Beyond The Matrix Simulation: The Power To See Without Using Your Eyes In Real Life
In The Matrix (watch on HBO Max), when Neo exits the simulation after taking the red pill, he finds himself in a very different place from the illusion he had experienced so far. The protagonist must undergo a long phase of recovery and training to be able to move normally in the real world due to the atrophy of his muscles. During this stage, Neo asks, "Why do my eyes hurt?", to which Morpheus replies, "You've never used them before." Being able to see was not just metaphorical, it was real. Physical.
Throughout his life, before leaving the Matrix, the protagonist had been immersed in a computer simulation by connecting a complex device with his nervous system. He had never used his eyes to see this simulation as his vision was generated by direct electrical stimulation of his visual cortex. In other words, all the images that Neo saw in the Matrix were not the ones that came through his eyes, but through a computer system.
This scene from the movie Matrix, released in 1999, gives rise to a question in which philosophy and medicine are intertwined: what do we consider real in our vision? The images that come through the eyes, the ones that the brain receives directly, or both? To further complicate the matter, it is important to keep in mind that colors do not even exist as such, but are totally subjective visual perceptions that can vary from one person to another, beyond color blindness, and be radically different between different species. .
From the Matrix to real-world science
Systems such as the Matrix, which allow the vision of images of complexity equivalent to those of the real world through direct stimulation of the visual cortex, are today concepts restricted to science fiction. However, multiple research groups have been working for decades on devices whose objective is precisely this: to allow vision by applying stimuli to specific regions of the brain, without the need for the eyes. The main interest behind these systems? That blind people due to irreversible damage to the eyeballs or optic nerves can see images again and thus regain some autonomy in daily life.
Recently, an international team of scientists presented to the world the case of a blind woman who, for the first time, distinguished letters and shapes thanks to a brain implant with microelectrodes and an artificial retina that replaced the function of her eyes. This achievement was possible by stimulating specific places in the visual cortex from the information received by a camera attached to glasses, which generated tiny flashes of light called phosphenes.

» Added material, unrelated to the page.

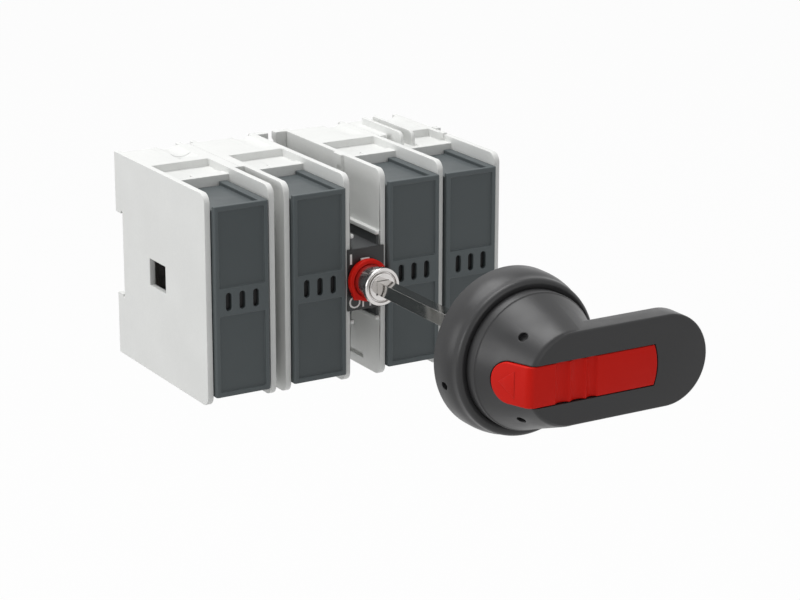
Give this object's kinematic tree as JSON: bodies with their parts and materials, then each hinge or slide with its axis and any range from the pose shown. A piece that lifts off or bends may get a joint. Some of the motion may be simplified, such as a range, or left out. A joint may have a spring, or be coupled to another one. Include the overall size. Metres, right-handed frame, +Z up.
{
  "type": "fuse switch disconnector",
  "caption": "Four-pole fuse switch disconnector with pull-out fuse carriers, sliding contact bar and a lockable door handle on an extended square shaft.",
  "frame": {"origin": "where the shaft axis meets the wall, midway between the two wall screws", "axes": "+X to the right seen from the front, +Y into the wall along the shaft axis, +Z up"},
  "size_m": [0.1497, 0.2521, 0.0983],
  "materials": {
    "housing_grey": "fine-grained moulded polyamide",
    "carrier_grey": "satin moulded plastic",
    "mechanism_grey": "satin moulded plastic",
    "handle_grey": "satin moulded plastic",
    "signal_red": "satin moulded plastic",
    "label_black": "satin label plate",
    "ceramic": "glazed ceramic",
    "silvered_copper": "silver plated",
    "terminal_brass": "plain brass",
    "zinc_steel": "zinc plated",
    "nickel_steel": "bright nickel",
    "shaft_steel": "drawn steel",
    "seal_rubber": "plain"
  },
  "bodies": {
    "base": {"pole_1_left_shell": "housing_grey", "pole_2_left_shell": "housing_grey", "pole_3_left_shell": "housing_grey", "pole_4_left_shell": "housing_grey", "pole_1_right_shell": "housing_grey", "pole_2_right_shell": "housing_grey", "pole_3_right_shell": "housing_grey", "pole_4_right_shell": "housing_grey", "upper_contact_1": "silvered_copper", "upper_contact_2": "silvered_copper", "upper_contact_3": "silvered_copper", "upper_contact_4": "silvered_copper", "lower_contact_1": "silvered_copper", "lower_contact_2": "silvered_copper", "lower_contact_3": "silvered_copper", "lower_contact_4": "silvered_copper", "upper_terminal_1": "terminal_brass", "upper_terminal_2": "terminal_brass", "upper_terminal_3": "terminal_brass", "upper_terminal_4": "terminal_brass", "lower_terminal_1": "terminal_brass", "lower_terminal_2": "terminal_brass", "lower_terminal_3": "terminal_brass", "lower_terminal_4": "terminal_brass", "terminal_screws": "zinc_steel", "mechanism_housing": "mechanism_grey", "mounting_frame": "housing_grey", "label_plate": "label_black", "door_ring": "handle_grey", "door_seal": "seal_rubber", "latch_spring": "zinc_steel"},
    "handle": {"spindle": "zinc_steel", "drive_pinion": "zinc_steel", "indicator_ring": "signal_red", "shaft_collar": "nickel_steel", "collar_screw": "zinc_steel", "square_shaft": "shaft_steel", "handle_body": "handle_grey", "hub_clip": "zinc_steel"},
    "lock": {"lock_slide": "signal_red"},
    "contact_carriage": {"contact_bar": "mechanism_grey", "contact_bridges_1": "silvered_copper", "contact_bridges_2": "silvered_copper", "contact_bridges_3": "silvered_copper", "contact_bridges_4": "silvered_copper"},
    "latch": {"rail_latch": "mechanism_grey"},
    "carrier_1": {"fuse_carrier_1": "carrier_grey", "fuse_link_1": "ceramic", "fuse_blades_1": "silvered_copper"},
    "carrier_2": {"fuse_carrier_2": "carrier_grey", "fuse_link_2": "ceramic", "fuse_blades_2": "silvered_copper"},
    "carrier_3": {"fuse_carrier_3": "carrier_grey", "fuse_link_3": "ceramic", "fuse_blades_3": "silvered_copper"},
    "carrier_4": {"fuse_carrier_4": "carrier_grey", "fuse_link_4": "ceramic", "fuse_blades_4": "silvered_copper"}
  },
  "joints": [
    {"name": "handle_turn", "type": "hinge", "parent": "base", "child": "handle", "pos_m": [0, -0.0907, 0], "axis": [0, 1, 0], "range_deg": [0, 90]},
    {"name": "lock_slide_pull", "type": "slide", "parent": "handle", "child": "lock", "axis": [0, -1, 0], "range_m": [0, 0.01]},
    {"name": "contact_bar_slide", "type": "slide", "parent": "base", "child": "contact_carriage", "axis": [-1, 0, 0], "range_m": [0, 0.0079]},
    {"name": "rail_latch_pull", "type": "slide", "parent": "base", "child": "latch", "axis": [0, 0, -1], "range_m": [0, 0.0035], "stiffness_N_per_m": 400, "springref_m": -0.003, "deforming": ["latch_spring"]},
    {"name": "carrier_1_pull", "type": "slide", "parent": "base", "child": "carrier_1", "axis": [0, -1, 0], "range_m": [0, 0.055]},
    {"name": "carrier_2_pull", "type": "slide", "parent": "base", "child": "carrier_2", "axis": [0, -1, 0], "range_m": [0, 0.055]},
    {"name": "carrier_3_pull", "type": "slide", "parent": "base", "child": "carrier_3", "axis": [0, -1, 0], "range_m": [0, 0.055]},
    {"name": "carrier_4_pull", "type": "slide", "parent": "base", "child": "carrier_4", "axis": [0, -1, 0], "range_m": [0, 0.055]}
  ],
  "couplings": [
    {"joint": "contact_bar_slide", "follows": "handle_turn", "m_per_rad": 0.005}
  ]
}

This technology is still in a very early phase, since a lot of training is required for its use and the images that the person sees are extremely simple, due in part to the limited number of electrodes in the implant. In addition, another of the most important limitations of this system is that it is not useful for people who are blind from birth and have been so for some time. In them, the use of this technology would not cause any visual experience.
The peculiar case of the blind from birth: unable to see again
Why would people who have always been blind not be able to see again, after a critical period of nervous development after birth, even using complex technologies that activate specific regions of their brain as in the Matrix? Because in them their visual cortex would no longer be functional and their stimulation would not cause the vision of any image. In fact, such a visual cortex could not even be considered to exist because that region would be in charge of another function due to the brain's ability to adapt its structure and function according to the environment (a concept called brain plasticity). In other words, in people blind from birth, the area of the brain where the visual cortex typically is has become something else, devoted to another nerve function.

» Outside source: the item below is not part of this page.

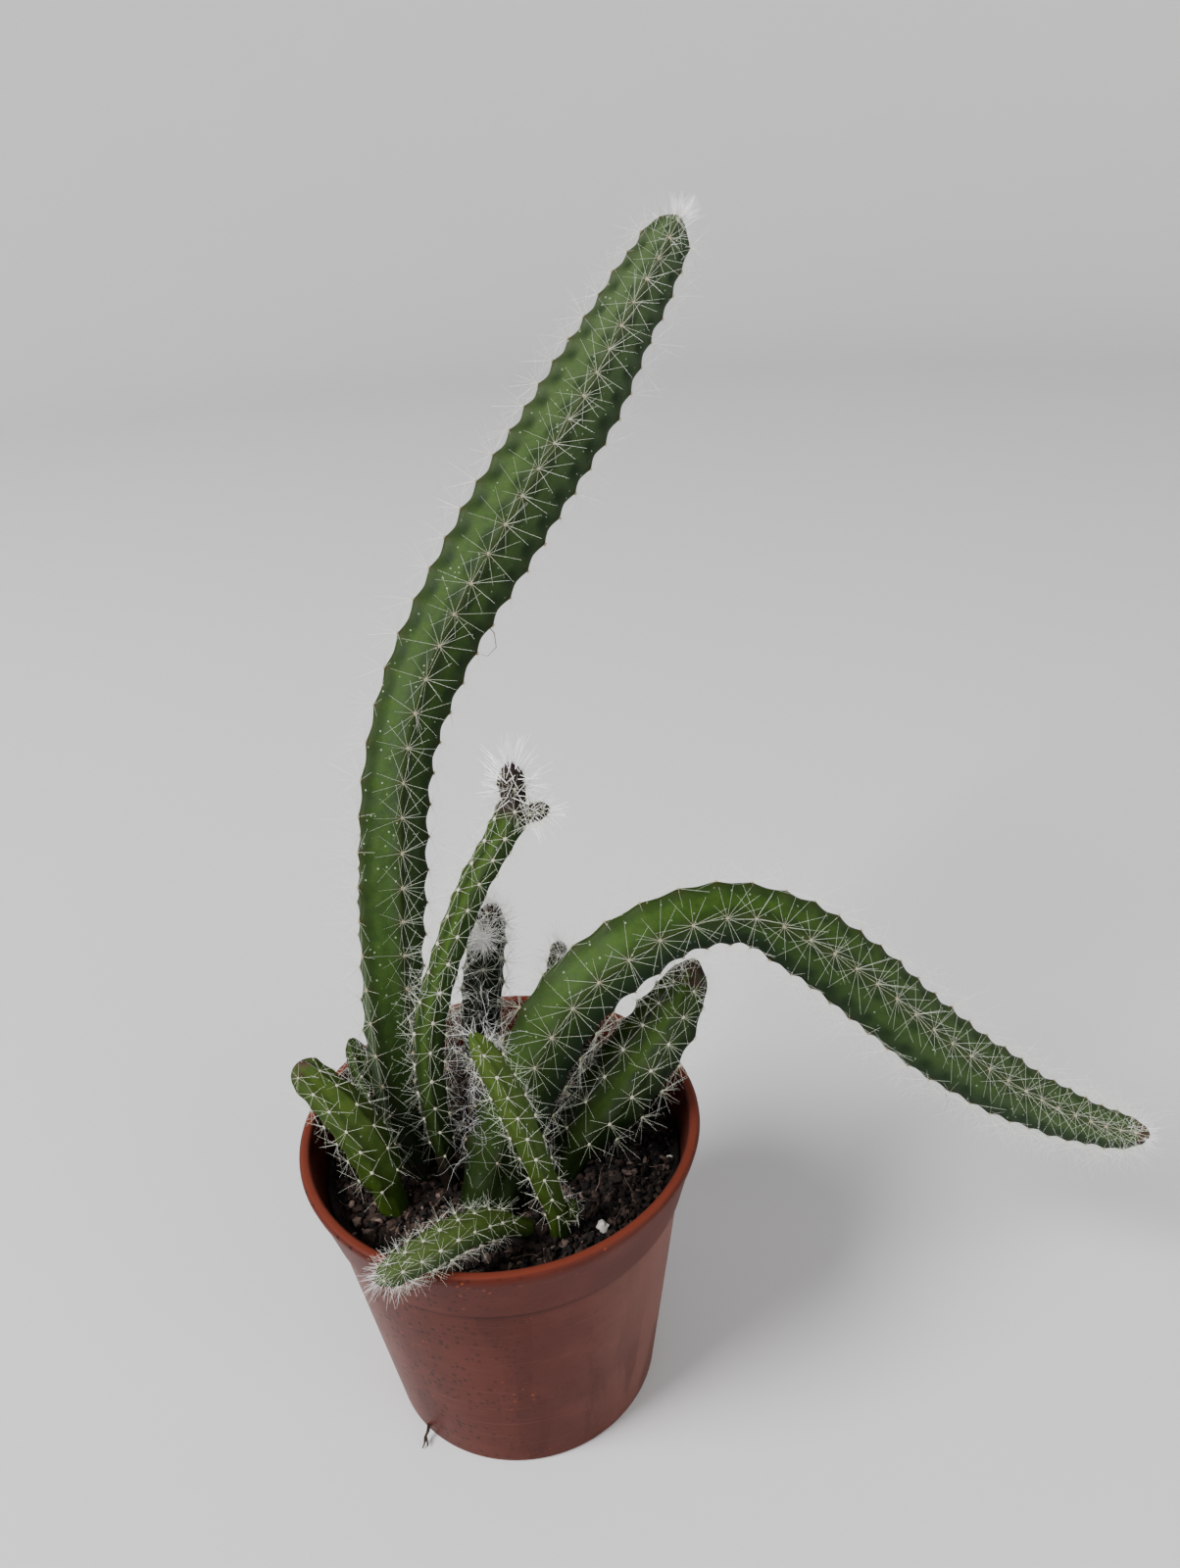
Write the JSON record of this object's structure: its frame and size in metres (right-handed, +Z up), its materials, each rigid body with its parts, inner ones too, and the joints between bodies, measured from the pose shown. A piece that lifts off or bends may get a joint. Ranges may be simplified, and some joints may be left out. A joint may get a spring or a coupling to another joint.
{
  "type": "potted dog tail cactus",
  "caption": "Spiny ribbed cactus in a plastic nursery pot of soil: one stem stands tall, one arches over the side, and shorter ones crowd the foot.",
  "frame": {"origin": "centre of the pot's base, on the surface that it stands on", "axes": "+Z up the pot's axis, -Y towards the plant's front, +X to the side that the arching stem hangs over"},
  "size_m": [0.23, 0.2023, 0.2986],
  "materials": {
    "pot_plastic": "dusty terracotta-coloured polypropylene, satin, with fine scuffs and dirt",
    "potting_soil": "dark crumbly peat mix with chips, fibres and a few white perlite grains",
    "mature_stem": "waxy green skin, with cream wool cushions and pale spines on the ribs",
    "young_stem": "bright yellow-green young skin with fine pale spines",
    "dark_stem": "dull dark green skin under dense white spines"
  },
  "bodies": {
    "root": {"pot": "pot_plastic", "soil": "potting_soil", "stem_tall": "mature_stem", "stem_slim": "mature_stem", "stem_back": "dark_stem", "stem_bud": "dark_stem", "stem_arching": "mature_stem", "stem_stout": "mature_stem", "stem_front": "young_stem", "stem_left": "mature_stem", "stem_left_small": "young_stem", "stem_reclining": "young_stem"}
  },
  "joints": []
}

Multiple studies in animal models and clinical trials have shown that if there is total visual deprivation from very early on, the visual cortex does not develop due to the lack of stimulation necessary for it. In fact, people who are blind from birth are unable to experience visual sensations as simple as phosphenes, which is not the case for people who lose their vision later in life who can see them, sometimes spontaneously.
The ophthalmologist and popularizer Rubén Pascual (Ocularis) explains this phenomenon in greater detail:
Therefore, it is irrelevant that the patient's eyes do not function, or even have no eyes. Visual information is processed in the occipital lobe, that is already fixed, and what reaches the frontal lobe from here will be something we “see”. Even if a blind person has this visual cortex "in the dark" for years and years, without sending anything to the frontal cortex, it doesn't matter" he will be able to see images if this visual cortex is stimulated.
The situation changes radically in those born blind, as Pascual explains:
It is known, for example, that the capacity for spatial perception and three-dimensional localization that blind people have from birth, although they start from information from touch or hearing, occurs largely in occipital areas. Which are no longer visual areas, but spatial location and position. But from other senses. So these people do not recognize a stimulus that would be "visual" (because topographically it corresponds to the area of vision) because in the brain there is no longer an area that deals with vision. That brain doesn't really “know” what vision is.